Что же касается первенца Достоевского, приведшего в такой восторг Белинского и Некрасова, – мы имеем в виду роман в письмах «Бедные люди», – то это определенно слабая вещь, литературно очень снижающая написанную тончайшим стилем «Шинель» Гоголя. Таким образом, если «Бедные люди» и «вышли из-под «Шинели» Гоголя», то все же здесь «Шинель» сильно попорчена молью разночинского бесстилия и безвкусия. Нельзя сказать, чтобы Достоевский в молодости страдал полным отсутствием вкуса и стиля. У него есть и своя манера, и задатки своего вкуса большого творчества. Но для реализации этого должно было свершиться «землетрясение души» и «вулканическое извержение духа». Стихийные взрывы могут быть и бывают грозно прекрасными, они обладают этими свойствами и у Достоевского. И это есть его стиль, совершенно своеобразный и, конечно, неподражаемый. Подражать Достоевскому так же невозможно, как урагану или землетрясению. Но без этого, то есть без катастроф и ужасов, без «психологии глубин» (Tiefenpsychologie), Достоевский был бы почти нечитаем, оставаясь гениальным, – конечно в потенции. На жизненную катастрофу, как это и бывает с исключительно одаренными натурами, он ответил катастрофой гигантского творчества, к тому же еще глубоко трагического. Земля души треснула «до ада преисподнего», и оттуда вырвались такие стихии, о существовании которых никто не подозревал и которые по сей день подлежат еще анализу и дальнейшему освоению.
Основной тон «Записок из Мертвого дома» неизменно серьезен, трагичен и даже грандиозен. Особенно сильное впечатление производит повествование о говении его каторжного населения. Во время чтения молитвы перед причастием, при словах: «но яко разбойник исповедую Тя» вся каторга, как один человек, гремя цепями, повалилась ниц, сознавая, что это прежде всего относится к ним в буквальном смысле слова. Здесь самые страшные каторжники оказываются на бесконечно большей духовной высоте, чем самые утонченные европеизированные интеллигенты безбожники и вольтерианцы: те хотя никого и не убили физически, но зато загубили неимоверное количество душ. Стоит вспомнить признание Фонвизина, где он сознается о своем «хождении в народ» для проповеди безбожия и о своем безбожном послании дворовым людям, знающим грамоту… Своего рода апостол Павел, только навыворот!

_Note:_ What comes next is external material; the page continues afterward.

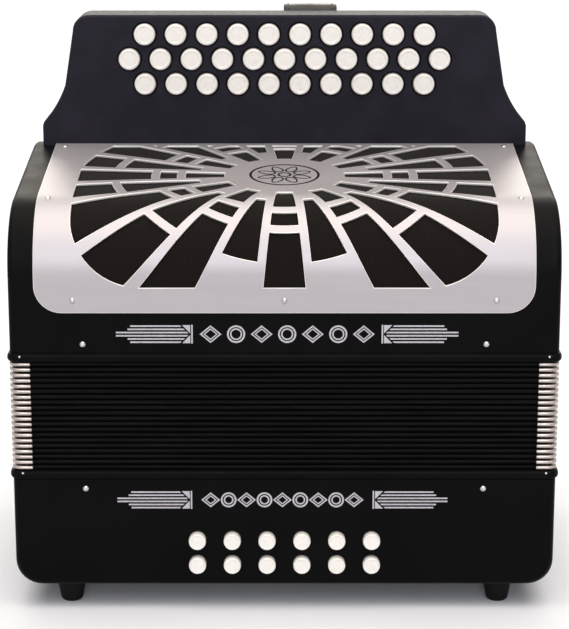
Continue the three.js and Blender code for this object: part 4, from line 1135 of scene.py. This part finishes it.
def key_mesh(row):
    """One treble key of a row, with its button at x = 0."""
    bm = bmesh.new()
    z, x = ROW_LEVELS[row], LEVER_SHIFTS[row]
    cap_back = BOARD_FRONT + 6.7
    turned(bm, cap_profile(6.5, BOARD_FRONT - 6.5, cap_back, 1.0), 48, (0, 0, z))
    arm_front, arm_back = BOARD_FRONT + 11.7, BOARD_FRONT + 17.7
    bend = AXLE_Z + 16
    crank = [(AXLE_Y - 2.3, AXLE_Z), (AXLE_Y + 2.3, AXLE_Z), (arm_back, bend), (arm_back, z + 3),
             (cap_back - 1, z + 3), (cap_back - 1, z - 3), (arm_front, z - 3), (arm_front, bend)]
    pallet_y, pallet_top = PALLET_ROWS[row], REED_BOARD_TOP + 7.3
    along = Vector((AXLE_Y - pallet_y, AXLE_Z - pallet_top)).normalized()
    across = Vector((along.y, -along.x)) * 2.5
    foot, hub = Vector((pallet_y, pallet_top)), Vector((AXLE_Y, AXLE_Z))
    arm = [tuple(place) for place in (foot + across, hub + across, hub - across, foot - across)]
    for outline in (crank, arm):
        eased(bm, "x", outline, x - 1.0, x + 1.0, 0.25, 1)
    rings = turned(bm, [(r, x + side) for r, side in HUB], AXLE_SIDES, (0, AXLE_Y, AXLE_Z), "x", 2)
    for i in range(AXLE_SIDES):
        j = (i + 1) % AXLE_SIDES
        bm.faces.new((rings[-1][i], rings[-1][j], rings[0][j], rings[0][i])).material_index = 2
    pallet = (around(x, 7.5), around(pallet_y, 11))
    block(bm, *pallet, (REED_BOARD_TOP + 2.6, pallet_top), 0.5, 3)
    block(bm, *pallet, (REED_BOARD_TOP + 0.3, REED_BOARD_TOP + 2.7), 0.4, 4)
    return to_mesh(bm, [PEARL, LEVER_METAL, BRASS, MAPLE, FELT], 50)


def treble_keys():
    templates = {row: key_mesh(row) for row in ROW_COUNTS}
    for row, name, x, _ in key_places():
        mesh = templates[row].copy()
        mesh.transform(Matrix.Translation((x, 0, 0)))
        add(f"{name}_lever", mesh, name, [name])
    bm = bmesh.new()
    turned(bm, AXLE, AXLE_SIDES, (0, AXLE_Y, AXLE_Z), "x")
    add("treble_axle_rod", to_mesh(bm, [STEEL], 50), "treble", ["treble_axle"])


def bass_buttons():
    for name, x, z in bass_places():
        bm = bmesh.new()
        turned(bm, cap_profile(5.0, -4.0, 8.0, 0.7), 40, (x, 0, z))
        block(bm, around(x, 2), (7, 32), around(z, 2), 0.25, 1, 1)
        add(f"{name}_cap", to_mesh(bm, [PEARL, MAPLE], 50), name, [name])


def air_button():
    bm = bmesh.new()
    turned(bm, cap_profile(6.5, DEPTH + 10.6, DEPTH + 4.6, 0.8, -1), 48, (AIR_X, 0, AIR_Z))
    block(bm, around(AIR_X, 2.5), (176.7, DEPTH + 9.4), around(AIR_Z, 2.5), 0.3, 1, 1)
    block(bm, around(AIR_X, 13), (174.7, 176.6), around(AIR_Z, 13), 0.4, 2)
    block(bm, around(AIR_X, 13), (176.4, 177.7), around(AIR_Z, 13), 0.3, 3)
    mesh = to_mesh(bm, [PEARL, STEEL, MAPLE, FELT], 50)
    add("air_button_valve", mesh, "air_button", ["air_button"])


# Straps, each cut from flat leather with a sewn edge

STITCH = ((-0.5, 0.45), (-0.38, 0.9), (0.0, 1.0), (0.38, 0.9), (0.5, 0.45))
STITCH_PITCH = 3.6
STITCH_LENGTH = 2.5
STITCH_HALF = 0.42


def strap_band(bm, path, width_axis, width, thickness, closed, index=0):
    """Lofts a strap along a path of (point, outward normal), its edges rounded and its face a little full."""
    rounding = thickness * 0.36
    half = width / 2
    section = [
        (half - rounding, 0.0), (half - 0.15, rounding * 0.35), (half, rounding),
        (half, thickness - rounding), (half - 0.25, thickness - rounding * 0.4),
        (half - rounding, thickness), (half * 0.5, thickness + 0.22),
    ]
    outline = section + [(0.0, thickness + 0.3)] + [(-across, out) for across, out in reversed(section)]
    side = Vector(width_axis)
    rings = []
    for point, normal in path:
        point, normal = Vector(point), Vector(normal)
        rings.append([point + side * across + normal * out for across, out in outline])
    loft(bm, rings, closed, index)


def stitches(bm, path, width_axis, across, out):
    """A row of short raised stitches along a path of (point, outward normal)."""
    travelled, due = 0.0, STITCH_PITCH / 2
    side = Vector(width_axis)
    for (a, normal_a), (b, normal_b) in zip(path, path[1:]):
        a, b = Vector(a), Vector(b)
        step = (b - a).length
        if step < 1e-6:
            continue
        along = (b - a) / step
        while travelled + step >= due:
            share = (due - travelled) / step
            normal = Vector(normal_a).lerp(Vector(normal_b), share).normalized()
            middle = a.lerp(b, share) + side * across + normal * out
            rings = []
            for reach, size in STITCH:
                center = middle + along * reach * STITCH_LENGTH
                rings.append([
                    center + (side * math.cos(turn) + normal * math.sin(turn) * 0.8) * STITCH_HALF * size
                    for turn in circle_turns(6)
                ])
            loft(bm, rings, index=1)
            due += STITCH_PITCH
        travelled += step


HAND_Z = 47.0
HAND_WIDTH = 44.0
HAND_THICKNESS = 3.7
HAND_ARCH = 96.0
HAND_RISE = 35.7
HAND_TAB = 18.0
BACK = DEPTH + SEAT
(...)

Надо заметить, что эта тема верующего мужика-разбойника и безбожного барина-вольтерианца – одна из важнейших тем Достоевского. Здесь не приходится разъяснять, почему она так важна. Достоевский в «Записках из Мертвого дома» и в «Бесах» доводит также «до точки» тему русского разбойника, с такой широтой и глубиной поставленную Пушкиным в «Братьях-разбойниках», в «Капитанской дочке», в «Дубровском» и в «Истории Пугачевского бунта». Тема эта в своем роде, увы, национальная тема, – вспомним жуткое и очень живописное определение России К.П. Победоносцевым:
«Россия – это бесконечная ледяная пустыня, по которой ходит лихой человек».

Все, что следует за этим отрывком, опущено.